Marines who boarded the Mavi Marmara from helicopters and dinghies used sound tactics, resorting to gunfire when passengers threatened their lives, it said, echoing the conclusions of an Israeli military inquiry from July.

Using video from marines' helmet-mounted cameras and confiscated from passengers, as well as testimony from witnesses, the commission examined 133 instances in which the boarding party used guns or non-lethal violence, a panel official said.

In 127 of the cases, marines responded appropriately to passengers who attacked them, the official said. The other six cases - three of which involved gunfire - were inconclusive.

Around 100 of the some 600 passengers put up a fight and should therefore not be considered civilians but "direct participants in hostilities" whom marines could regard as combatants, the commission said.

Footage showed some of the passengers pummelling, clubbing and stabbing marines and the Israelis have said gunfire was also used against them, an account disputed by activists.

Asked whether the nine dead Turks, one of whom was also a US national, had been "direct participants in hostilities," the panel official said this could not be determined given that forensic information on how they had been shot was lacking.

The commission heard testimony from Israeli Arabs who had been passengers on the Mavi Marmara, but its call for Turkish and other foreign witnesses to come forward was largely ignored. Transcripts of the interrogation of passengers by Israeli police after their detention was also examined.

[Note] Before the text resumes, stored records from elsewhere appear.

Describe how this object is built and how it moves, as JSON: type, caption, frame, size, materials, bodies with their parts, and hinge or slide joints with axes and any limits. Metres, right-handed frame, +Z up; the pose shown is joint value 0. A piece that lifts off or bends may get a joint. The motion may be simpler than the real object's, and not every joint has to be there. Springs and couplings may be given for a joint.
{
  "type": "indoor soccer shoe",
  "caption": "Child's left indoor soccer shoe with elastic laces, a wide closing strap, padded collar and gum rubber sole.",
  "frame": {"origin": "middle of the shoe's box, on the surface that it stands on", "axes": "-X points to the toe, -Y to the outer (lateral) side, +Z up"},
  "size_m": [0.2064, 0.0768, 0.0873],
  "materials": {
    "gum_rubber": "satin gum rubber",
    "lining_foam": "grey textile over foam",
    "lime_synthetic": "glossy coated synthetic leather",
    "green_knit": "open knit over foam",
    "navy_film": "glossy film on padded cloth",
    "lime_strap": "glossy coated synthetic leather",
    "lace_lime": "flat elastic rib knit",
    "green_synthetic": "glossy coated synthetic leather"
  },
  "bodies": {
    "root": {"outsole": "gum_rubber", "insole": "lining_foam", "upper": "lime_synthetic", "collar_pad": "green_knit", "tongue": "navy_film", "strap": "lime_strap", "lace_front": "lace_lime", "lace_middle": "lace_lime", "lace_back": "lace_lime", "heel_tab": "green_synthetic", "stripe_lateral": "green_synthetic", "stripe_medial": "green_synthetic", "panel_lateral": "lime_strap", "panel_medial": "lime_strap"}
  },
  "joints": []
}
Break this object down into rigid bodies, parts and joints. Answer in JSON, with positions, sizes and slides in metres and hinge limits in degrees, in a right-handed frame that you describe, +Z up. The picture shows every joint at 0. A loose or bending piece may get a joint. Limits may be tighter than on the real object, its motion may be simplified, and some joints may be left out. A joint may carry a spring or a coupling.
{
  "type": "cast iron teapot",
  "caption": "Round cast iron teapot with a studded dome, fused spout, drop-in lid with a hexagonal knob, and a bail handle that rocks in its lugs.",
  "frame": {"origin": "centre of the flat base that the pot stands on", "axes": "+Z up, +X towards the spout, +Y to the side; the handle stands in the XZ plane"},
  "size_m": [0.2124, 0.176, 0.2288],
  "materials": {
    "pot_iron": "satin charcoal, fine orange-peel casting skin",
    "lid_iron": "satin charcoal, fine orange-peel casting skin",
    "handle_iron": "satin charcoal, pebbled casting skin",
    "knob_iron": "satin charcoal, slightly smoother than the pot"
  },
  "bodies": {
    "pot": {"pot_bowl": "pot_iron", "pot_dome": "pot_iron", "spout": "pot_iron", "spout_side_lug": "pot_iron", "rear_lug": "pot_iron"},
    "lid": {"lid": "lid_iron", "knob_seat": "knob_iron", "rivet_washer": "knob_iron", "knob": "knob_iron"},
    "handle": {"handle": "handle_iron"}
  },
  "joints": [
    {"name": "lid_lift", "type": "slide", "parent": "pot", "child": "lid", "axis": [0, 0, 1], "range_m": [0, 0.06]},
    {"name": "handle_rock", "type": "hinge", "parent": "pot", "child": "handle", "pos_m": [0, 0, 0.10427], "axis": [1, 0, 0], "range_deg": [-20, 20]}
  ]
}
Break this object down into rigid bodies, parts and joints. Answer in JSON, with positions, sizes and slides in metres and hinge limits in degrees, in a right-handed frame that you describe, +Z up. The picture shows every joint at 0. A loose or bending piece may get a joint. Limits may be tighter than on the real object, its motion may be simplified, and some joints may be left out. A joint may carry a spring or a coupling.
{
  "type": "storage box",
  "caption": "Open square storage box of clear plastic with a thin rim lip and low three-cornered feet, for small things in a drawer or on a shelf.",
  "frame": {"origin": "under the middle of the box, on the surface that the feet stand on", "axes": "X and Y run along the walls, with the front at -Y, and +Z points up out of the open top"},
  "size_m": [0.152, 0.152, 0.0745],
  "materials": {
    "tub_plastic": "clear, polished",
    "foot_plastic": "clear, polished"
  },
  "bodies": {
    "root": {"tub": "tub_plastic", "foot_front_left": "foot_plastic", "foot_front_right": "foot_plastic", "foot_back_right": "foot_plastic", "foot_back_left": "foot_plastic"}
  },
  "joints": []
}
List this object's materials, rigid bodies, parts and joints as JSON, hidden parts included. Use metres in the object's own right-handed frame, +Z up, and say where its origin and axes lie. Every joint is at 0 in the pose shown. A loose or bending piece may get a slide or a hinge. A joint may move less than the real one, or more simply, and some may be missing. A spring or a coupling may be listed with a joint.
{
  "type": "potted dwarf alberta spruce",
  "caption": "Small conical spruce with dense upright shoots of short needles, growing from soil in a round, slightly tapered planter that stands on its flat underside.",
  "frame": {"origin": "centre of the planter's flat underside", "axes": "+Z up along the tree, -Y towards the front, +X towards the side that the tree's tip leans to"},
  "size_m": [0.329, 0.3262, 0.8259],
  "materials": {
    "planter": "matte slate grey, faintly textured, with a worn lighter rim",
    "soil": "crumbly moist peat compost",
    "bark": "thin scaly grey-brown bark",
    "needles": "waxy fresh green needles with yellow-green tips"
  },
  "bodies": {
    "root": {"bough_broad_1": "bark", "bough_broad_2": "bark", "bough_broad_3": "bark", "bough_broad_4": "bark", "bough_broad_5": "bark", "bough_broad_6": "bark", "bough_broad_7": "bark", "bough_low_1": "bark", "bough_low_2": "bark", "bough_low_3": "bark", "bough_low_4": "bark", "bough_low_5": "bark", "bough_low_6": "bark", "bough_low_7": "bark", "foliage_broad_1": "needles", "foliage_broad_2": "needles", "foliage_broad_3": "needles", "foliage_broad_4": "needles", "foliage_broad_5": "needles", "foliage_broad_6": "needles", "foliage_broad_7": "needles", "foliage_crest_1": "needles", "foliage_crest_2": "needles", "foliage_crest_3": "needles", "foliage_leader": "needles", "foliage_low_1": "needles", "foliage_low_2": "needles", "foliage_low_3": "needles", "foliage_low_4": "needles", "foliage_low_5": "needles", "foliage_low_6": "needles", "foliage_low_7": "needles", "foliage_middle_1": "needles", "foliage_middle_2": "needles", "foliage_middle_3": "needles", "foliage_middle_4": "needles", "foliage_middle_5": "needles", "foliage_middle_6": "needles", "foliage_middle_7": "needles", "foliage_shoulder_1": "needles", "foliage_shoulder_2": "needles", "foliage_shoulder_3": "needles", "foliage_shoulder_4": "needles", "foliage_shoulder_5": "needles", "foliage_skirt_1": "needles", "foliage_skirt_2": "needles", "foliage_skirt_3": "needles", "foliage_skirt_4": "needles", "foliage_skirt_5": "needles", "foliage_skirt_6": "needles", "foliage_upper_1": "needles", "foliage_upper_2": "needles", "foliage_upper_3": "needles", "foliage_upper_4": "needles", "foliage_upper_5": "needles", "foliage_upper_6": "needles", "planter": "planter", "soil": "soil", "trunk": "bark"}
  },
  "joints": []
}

Two foreign observers, Canadian military jurist Kenneth Watkin and Northern Ireland statesman David Trimble, approved the Turkel Commission's findings. The panel also consulted two international experts on warfare.

Marines who participated in the raid did not testify and their accounts were relayed by senior officers. The commission also questioned top generals, Defence Minister Ehud Barak and Prime Minister Benjamin Netanyahu in a series of hearings.